Baldock urodził się 9 marca 1993 roku w Buckingham w Anglii. Miał jednak greckie korzenie, dzięki czemu otrzymał obywatelstwo kraju przodków. Zdecydował się na reprezentowanie Grecji. W narodowych barwach wystąpił dwunastokrotnie - po raz ostatni w marcu tego roku.
Większość kariery klubowej prawy obrońca spędził w Anglii. Ma na koncie przeszło 130 występów na poziomie Championship i ponad 80 w elitarnej Premier League. Latem tego roku zdecydował się natomiast na transfer do Grecji. Panathinaikos sprowadził go z Sheffield United.

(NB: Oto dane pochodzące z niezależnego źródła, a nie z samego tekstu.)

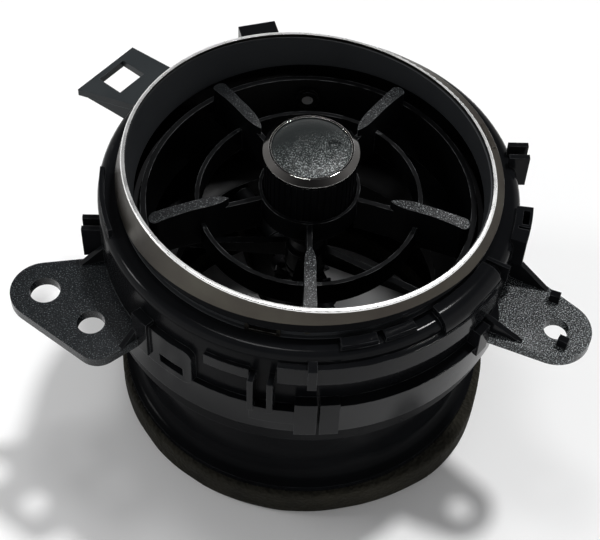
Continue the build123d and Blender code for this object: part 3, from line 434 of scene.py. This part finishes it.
def on_wall(centre, normal):
    """The barrel's wall at the front, in the shade of the bands that stand on it."""
    return (abs(radius(centre) - BODY_R) < BODY_DEPTH
            and abs(normal.z) < UPRIGHT_NORMAL and centre.y < 0)


SPOKE_INNER_R = 20.9
SPOKE_HALF_WIDTH = 2.8
SPOKE_STEP = 72
SPOKE_ANGLE = -90
SPOKE_Z = 70.0
SPOKE_NORMAL = 0.5


def on_spoke(centre, normal):
    """The leaf spokes' front faces, outside the hub."""
    angle = math.degrees(math.atan2(centre.y, centre.x)) - SPOKE_ANGLE
    aside = (angle + SPOKE_STEP / 2) % SPOKE_STEP - SPOKE_STEP / 2
    across = radius(centre) * abs(math.sin(math.radians(aside)))
    return (radius(centre) > SPOKE_INNER_R and centre.z > SPOKE_Z
            and normal.z > SPOKE_NORMAL and across < SPOKE_HALF_WIDTH)


PATCHES = {
    "bezel_ring": ((crest_silver, on_crest), (wall_black, below_paint)),
    "front_housing": (
        (wall_black, on_wall), (tab_satin, on_tab),
        (grained_left, on_left_bracket), (grained_right, on_right_bracket)),
    "nozzle_grille": ((spoke_grain, on_spoke),),
}

# Planes that split a piece's faces, so that a patch ends in a clean line
CUTS = {
    "bezel_ring": (Vector((0, 0, PAINT_HEIGHT)), PAINT_SLOPE),
}


# Pieces

WELD = 0.002 * MM
SHARP_ANGLE = 32


def add_object(name, data):
    piece = bpy.data.objects.new(name, data)
    bpy.context.scene.collection.objects.link(piece)
    return piece


def shade_smooth(bm, sharp_angle):
    """Smooth shading, broken where two faces meet at more than the angle."""
    limit = math.radians(sharp_angle)
    for face in bm.faces:
        face.smooth = True
    for edge in bm.edges:
        edge.smooth = len(edge.link_faces) == 2 and edge.calc_face_angle(0) < limit


def paint_patches(bm, patches):
    """Gives the faces of each patch its slot; the last patch that holds a face wins."""
    for face in bm.faces:
        face.material_index = 0
        centre = face.calc_center_median() / MM
        for slot, (_, inside) in enumerate(patches, start=1):
            if inside(centre, face.normal):
                face.material_index = slot


def refine(name):
    """The node's own form in its place, welded, shaded smoothly and with its finishes."""
    node = nodes[name]
    patches = PATCHES.get(name, ())
    mesh = node.data.copy()
    piece = add_object(name + "_finish", mesh)
    mesh.materials.clear()
    mesh.materials.append(FINISH[name])
    for mat, _ in patches:
        mesh.materials.append(mat)
    bm = bmesh.new()
    bm.from_mesh(mesh)
    bmesh.ops.remove_doubles(bm, verts=bm.verts, dist=WELD)
    if name in CUTS:
        point, across = CUTS[name]
        bmesh.ops.bisect_plane(
            bm, geom=bm.verts[:] + bm.edges[:] + bm.faces[:], plane_co=point * MM,
            plane_no=across)
    paint_patches(bm, patches)
    shade_smooth(bm, SHARP_ANGLE)
    bm.to_mesh(mesh)
    bm.free()
    # Stored normals would override the smooth shading
    if mesh.attributes.get("custom_normal"):
        mesh.attributes.remove(mesh.attributes["custom_normal"])
    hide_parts(name)
    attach(piece, node["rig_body"])


FOAM_INNER_R = 41.0
FOAM_SIDES = 288
FOAM_BULGE = 1.8
FOAM_BULGE_AT = -42
FOAM_BULGE_SPREAD = 20
FOAM_LEAN = 0.3
FOAM_UNEVEN = 0.2
FOAM_WAVES_AROUND = 6
FOAM_WAVE_HEIGHT = 3
FOAM_SHARP_ANGLE = 50
# The outer side from the floor up: share of the foam's height, mm above it, inset in mm
FOAM_SECTION = (
    (0, 0, 0.81), (0, 0.27, 0.225), (0, 0.9, 0), (0.35, 0, 0.05),
    (0.65, 0, 0.05), (1, -0.9, 0), (1, -0.27, 0.27), (1, 0, 0.99),
)


def box_mm(name):
    low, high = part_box(name)
    return Vector(low) / MM, Vector(high) / MM


def foam_radius(angle, height, base):
    """The foam's outer radius: pressed out at the front right and a little uneven."""
    off = (angle - FOAM_BULGE_AT + 180) % 360 - 180
    bulge = FOAM_BULGE * math.exp(-(off / FOAM_BULGE_SPREAD) ** 2)
    lean = FOAM_LEAN * (math.cos(math.radians(off)) - 1)
    a = math.radians(angle)
    place = Vector((FOAM_WAVES_AROUND * math.cos(a), FOAM_WAVES_AROUND * math.sin(a),
                    height / FOAM_WAVE_HEIGHT))
    return base + bulge + lean + FOAM_UNEVEN * noise.noise(place)


def foam_rows(angle, outer, top):
    """One section of the foam ring at an angle, as points in metres."""
    profile = []
    for share, above, inset in FOAM_SECTION:
        height = share * top + above
        profile.append((foam_radius(angle, height, outer) - inset, height))
    profile += [(FOAM_INNER_R, top), (FOAM_INNER_R, 0)]
    a = math.radians(angle)
    return [(r * math.cos(a) * MM, r * math.sin(a) * MM, height * MM)
            for r, height in profile]


def build_foam():
    """The foam seal's own ring, with soft corners and an uneven, pressed outline."""
    high = box_mm("foam_seal")[1]
    verts = []
    for side in range(FOAM_SIDES):
        verts += foam_rows(side * 360 / FOAM_SIDES, outer=high.x, top=high.z)
    rows = len(verts) // FOAM_SIDES
    faces = []
    for side in range(FOAM_SIDES):
        here = side * rows
        there = (side + 1) % FOAM_SIDES * rows
        for row in range(rows):
            after = (row + 1) % rows
            faces.append((here + row, there + row, there + after, here + after))
    mesh = bpy.data.meshes.new("foam_seal_finish")
    mesh.from_pydata(verts, [], faces)
    mesh.materials.append(FINISH["foam_seal"])
    bm = bmesh.new()
    bm.from_mesh(mesh)
    bmesh.ops.recalc_face_normals(bm, faces=bm.faces)
    shade_smooth(bm, FOAM_SHARP_ANGLE)
    bm.to_mesh(mesh)
    bm.free()
    piece = add_object("foam_seal_finish", mesh)
    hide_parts("foam_seal")
    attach(piece, nodes["foam_seal"]["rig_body"])


for name in sorted(nodes):
    if name != "foam_seal":
        refine(name)
build_foam()


# Camera, floor and light

scene = bpy.context.scene

# The camera fitted to the photograph; sensor and lens in mm, clipping in metres
SENSOR_WIDTH = 36
LENS = 90
CLIP = (0.01, 20)
CAMERA_RIGHT = Vector((0.99954, 0, 0.03046))
CAMERA_UP = Vector((-0.01844, 0.79605, 0.60495))
CAMERA_BACK = Vector((-0.02425, -0.60523, 0.79568))
CAMERA_AT = Vector((-10.99, -241.97, 358.15)) * MM

# Floor and lamps in metres
FLOOR_HALF = 3
FLOOR_COLOUR = (0.93, 0.93, 0.93)
FLOOR_ROUGH = 0.9

LAMP_TARGET = Vector((0, 0, 0.05))

HORIZON_COLOUR = (0.95, 0.95, 0.95)
ZENITH_COLOUR = (0.08, 0.08, 0.084)
SKY_LEVELS = (0.40, 0.70)


def build_camera():
    """A camera at the photograph's viewing angle."""
    camera = add_object("camera", bpy.data.cameras.new("camera"))
    scene.camera = camera
    camera.data.sensor_width = SENSOR_WIDTH
    camera.data.lens = LENS
    camera.data.clip_start, camera.data.clip_end = CLIP
    view = Matrix((CAMERA_RIGHT, CAMERA_UP, CAMERA_BACK)).transposed().to_4x4()
    view.translation = CAMERA_AT
    camera.matrix_world = view


def build_floor(half, colour):
    """A plain pale floor."""
    mesh = bpy.data.meshes.new("floor")
    mesh.from_pydata(
        [(-half, -half, 0), (half, -half, 0), (half, half, 0), (-half, half, 0)],
        [], [(0, 1, 2, 3)])
    piece = add_object("floor", mesh)
    mat, _, shader = new_material("floor")
    shader.inputs["Base Color"].default_value = (*colour, 1)
    shader.inputs["Roughness"].default_value = FLOOR_ROUGH
    shader.inputs["Specular IOR Level"].default_value = 0.0
    mesh.materials.append(mat)


def build_world(horizon, zenith, levels):
    """A studio that is pale near the horizon and darker overhead."""
    world = bpy.data.worlds.new("studio")
    world.use_nodes = True
    scene.world = world
    tree = world.node_tree
    coord = tree.nodes.new("ShaderNodeTexCoord")
    split = tree.nodes.new("ShaderNodeSeparateXYZ")
    tree.links.new(coord.outputs["Generated"], split.inputs["Vector"])
    height = spread(tree, split.outputs["Z"], 0, 1, levels=levels)
    tree.links.new(mix_colour(tree, height, horizon, zenith),
                   tree.nodes["Background"].inputs["Color"])


def add_sun(name, towards, strength, degrees):
    """A soft lamp far away, so that the whole floor is lit alike."""
    light = add_object(name, bpy.data.lights.new(name, "SUN"))
    light.data.energy = strength
    light.data.angle = math.radians(degrees)
    light.rotation_euler = (-Vector(towards)).to_track_quat("-Z", "Y").to_euler()


def add_area(name, at, size, power):
    """A square lamp that looks at the object's middle; place and size in metres."""
    light = add_object(name, bpy.data.lights.new(name, "AREA"))
    light.data.shape = "SQUARE"
    light.data.size = size
    light.data.energy = power
    light.location = at
    light.rotation_euler = (LAMP_TARGET - Vector(at)).to_track_quat("-Z", "Y").to_euler()


build_camera()
build_floor(FLOOR_HALF, FLOOR_COLOUR)
build_world(HORIZON_COLOUR, ZENITH_COLOUR, SKY_LEVELS)
add_sun("key", towards=(0.29, 0.29, 0.92), strength=1.9, degrees=6)
add_area("left", at=(-0.75, 0.10, 0.70), size=0.16, power=1.6)
add_area("top", at=(-0.10, 0.20, 1.05), size=0.20, power=1.6)

scene.view_settings.view_transform = "Standard"
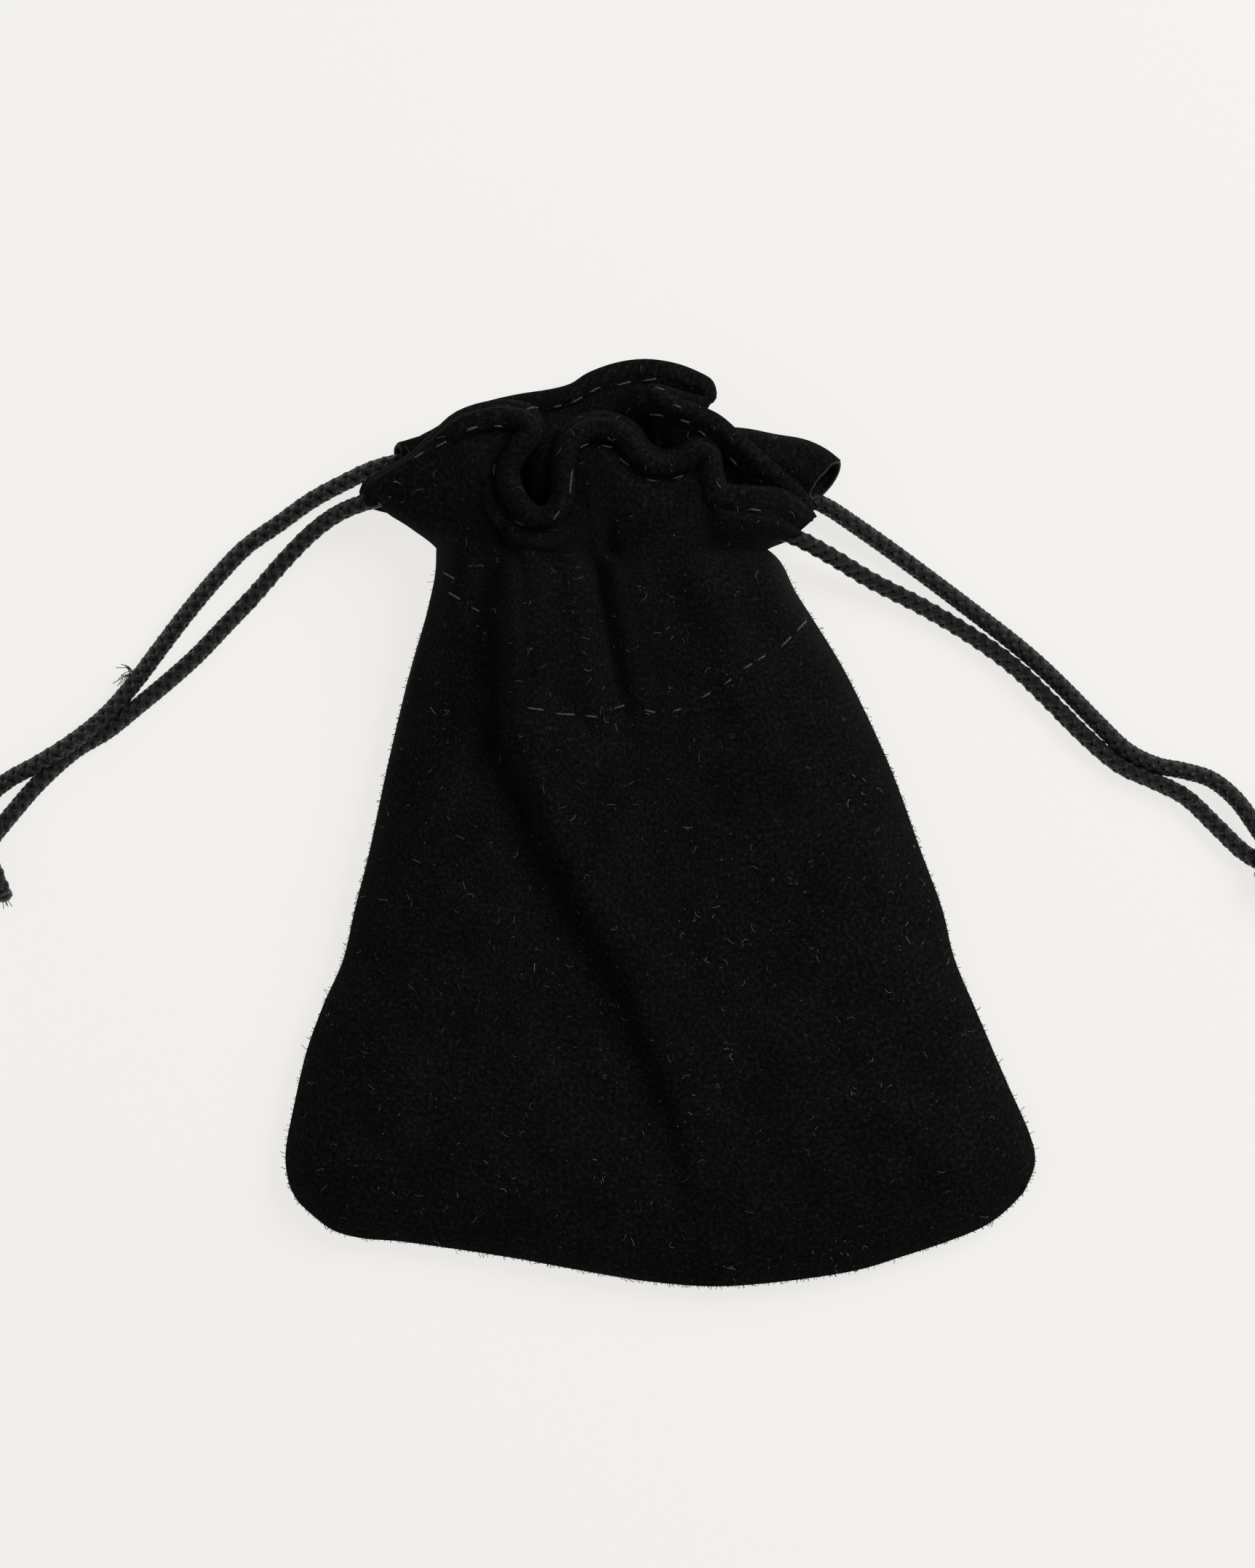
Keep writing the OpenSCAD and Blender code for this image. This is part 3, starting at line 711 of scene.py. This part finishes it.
def normal_of_path(path):
    """Unit vectors to the right of a path, in X and Y."""
    t = unit(np.gradient(path[:, :2], axis=0))
    return np.stack([t[:, 1], -t[:, 0]], axis=1)


def at_height(row, z):
    """A row with its heights replaced."""
    return np.column_stack([row[:, :2], z])


def shifted(row, out, offset, dz):
    moved = np.array(row, float)
    moved[:, :2] += out * np.reshape(offset, (-1, 1))
    moved[:, 2] += dz
    return moved


neck_gathers = 9         # small pleats across the front's neck, across its hidden hem and the back
hem_gathers = 14
back_gathers = 12
front_header_rows = 118  # mesh rows from the neck over the lip to the end of the hem
back_header_rows = 96


def gathers(columns, height, count, lift):
    """Heights of small pleats across a row, which fade out at the seams."""
    u = np.linspace(0, 1, columns)
    ends = np.minimum(1, 6 * np.sin(math.pi * u))
    wander = 0.35 * np.sin(2 * math.pi * 1.7 * u + 1)
    return ends * (lift + height * np.sin(2 * math.pi * count * u + 2 * wander))


def joined(body, rows, count):
    """The body's grid from the bottom edge up, then a header through rows, of which two overlap."""
    header = spline(np.stack(rows), count)
    keep = np.linspace(0, len(rows) - 1, count) > 1.001
    return np.concatenate([body[::-1], header[keep]])


def front_grid():
    """The whole front cloth: bottom edge, body, header, rolled lip and the hem inside."""
    columns = (len(front_lip) - 1) * column_steps + 1
    neck = spline(front_neck, columns)
    plan = body_plan(columns, neck)
    flat = draw_in(plan.reshape(-1, 2))
    z = top_height(flat).reshape(body_rows, columns)
    s = np.linspace(0, 1, body_rows)[:, None]
    z += (neck[None, :, 2] - z[:1]) * (1 - s) ** 7
    z += gathers(columns, 0.3, neck_gathers, 0.0) * (1 - s) ** 5
    body = np.concatenate([flat.reshape(body_rows, columns, 2), z[..., None]], axis=2)
    lip = spline(front_lip, columns)
    pleats = spline(front_pleats, columns)
    out = normal_of_path(lip)
    half = neck * 0.45 + pleats * 0.55
    half[:, 2] += 0.35
    neck[:, 2] += gathers(columns, 0.3, neck_gathers, 0.0)
    rolled = np.clip(spline(front_rolled, columns), 0, 1)
    rows = [body[3], body[0], half, pleats]
    for a, b, c, d in zip(rolled_out, folded_out, rolled_dz, folded_dz):
        away = b + (a - b) * rolled
        rows.append(shifted(lip, out, away, d + (c - d) * rolled))
    deep_z = np.maximum(neck[:, 2] - 4.6, 2.6) + gathers(columns, 1.6, hem_gathers, 0.0)
    deep = at_height(neck + np.array([0, 1.5, 0]), deep_z)
    below_z = np.maximum(body[10][:, 2] - 3.4, 2.4) + gathers(columns, 1.2, hem_gathers, 0.0)
    below = at_height(body[10], below_z)
    hem = at_height(body[22], np.maximum(body[22][:, 2] - 1.6, 2.2))
    rows += [deep, below, hem]
    return joined(body, rows, front_header_rows)


def back_grid():
    """The whole back cloth: bottom edge, body, header, rolled lip and the hem inside."""
    columns = (len(back_lip) - 1) * column_steps + 1
    u = np.linspace(0, 1, columns)[:, None]
    neck = np.concatenate(
        [
            (1 - u) * np.array(back_neck_left) + u * np.array(back_neck_right),
            np.full((columns, 1), inset + 0.1),
        ],
        axis=1,
    )
    neck[:, 2] += gathers(columns, 1.45, back_gathers, 1.45)
    plan = body_plan(columns, neck)
    flat = draw_in(plan.reshape(-1, 2))
    z = under_height(flat).reshape(body_rows, columns)
    s = np.linspace(0, 1, body_rows)[:, None]
    z += (neck[None, :, 2] - z[:1]) * (1 - s) ** 2.2
    z = np.maximum(z, inset + 0.05)
    body = np.concatenate([flat.reshape(body_rows, columns, 2), z[..., None]], axis=2)
    lip = spline(back_lip, columns)
    inner = spline(back_inner, columns)
    down = unit(inner - lip)
    down[:, 2] = 0
    mid_z = inset + 0.3 + 0.35 * np.maximum(0, lip[:, 2] - 5.2)
    mid = at_height(lip + 0.6 * (neck - lip), mid_z + gathers(columns, 1.4, back_gathers, 1.4))
    low = at_height(lip + 0.2 * (neck - lip), np.maximum(inset + 0.15, lip[:, 2] - 3.4))
    under_lip = at_height(lip + 0.6 * down, lip[:, 2] - 1.5)
    edge = lip - 0.35 * down
    over_lip = at_height(lip + 0.75 * down, lip[:, 2] + 0.75)
    second = at_height(
        lip + 0.55 * (inner - lip), lip[:, 2] + 0.45 * (inner[:, 2] - lip[:, 2]) + 0.35
    )
    deep = inner + 0.5 * (neck - inner)
    deep_z = 4.2 + 0.35 * np.maximum(0, inner[:, 2] - 5.5)
    deep_z += gathers(columns, 1.3, back_gathers, 0.3) + 6.6 * bell(deep[:, 0] + 16.6, 4.5)
    deep = at_height(deep, deep_z)
    bottom = at_height(neck, 4.4 + gathers(columns, 1.2, back_gathers, 0.0))
    hem = at_height(body[8], np.maximum(1.7, body[8][:, 2] + 0.95))
    rows = [body[3], body[0], mid, low, under_lip, edge, over_lip, second, inner, deep, bottom, hem]
    return joined(body, rows, back_header_rows)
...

W bieżących rozgrywkach Baldock zagrał w trzech meczach ligi greckiej i jednym spotkaniu kwalifikacji do Ligi Europy. Łącznie spędził na boisku 214 minut. Jeszcze w niedzielę 31-latek wystąpił w prestiżowym starciu z Olympiakosem. Rozegrał 75 minut, a szlagier zakończył się wynikiem 0:0.
George Baldock nie żyje
W środę wieczorem Baldock został natomiast znaleziony martwy w swoim przydomowym basenie. Okoliczności śmierci nie są znane, a policja prowadzi w tej sprawie intensywne dochodzenie. Według pierwszych ustaleń, piłkarz nie miał problemów ze zdrowiem.
Grecka Federacja Piłki Nożnej zwróciła się do UEFA z prośbą o możliwość noszenia przez zawodników tej reprezentacji czarnych opasek na ramionach podczas najbliższych meczów Ligi Narodów.